I have no fucking clue how to parse this. Not even at the level of who is seeing what - the sound editing alone is enough to suggest that the audience has also been hypnotised into not seeing the violence, and the victim is aware and conscious and screaming - but then, why the big deal about showing violence? What is even the point of the tricks, if there's no blood? They'd just be random, stupid bits of nothing happening. Which is certainly not something The Wizard of Gore is unfamiliar with. But then, if the audience is actually seeing the gore, why even bother cutting in the shots of bland, bloodless silence? For that matter, why bother cutting those in regardless? It's interesting almost solely because it's so confusing as to be surreal. I honestly think Lewis might have been trying to make a psychedelic splatter movie, bringing the art house and the grind house together in one package, only he did this without even slightly understanding what makes psychedelia or art films tick. As pure dizzying surrealism, it's only confusing, without being in any way atmospheric or haunting; it's like seeing a Dario Argento film remade by Ed Wood.

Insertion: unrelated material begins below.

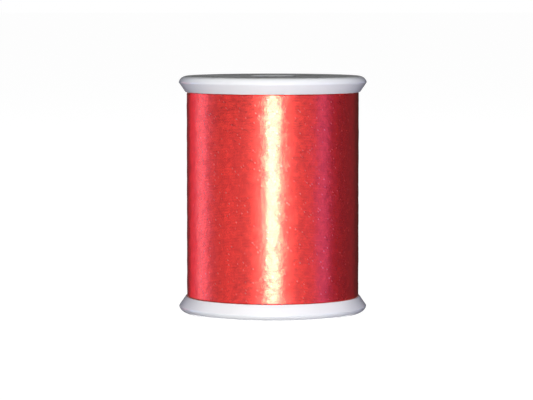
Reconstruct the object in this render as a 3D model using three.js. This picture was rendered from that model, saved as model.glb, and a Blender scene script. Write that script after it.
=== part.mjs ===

Reader, I hated this movie, and its languid, puttering 95 minutes bored me out of my skull. And yet I am inexplicably, even unforgivably compelled to recommend it with all the enthusiasm I can muster. It's terrible in every way - even the disreputable appeal of unflinching gore scenes is undone by the unconvincing cheapness of the effects (dropping some intestines onto a ripped dress does not, by any stretch, evoke the horror of pulling a woman's insides out) - but it is god damn weird. As weird as any movie of any extraction I've encountered in a very long time. That doesn't make the experience of watching it pleasurable, but Jesus Christ, it's memorable.


Body Count: 6, unless it's 7 - the twist makes it tricky to tell exactly who died and when. But I think it's 7. It might also be none at all.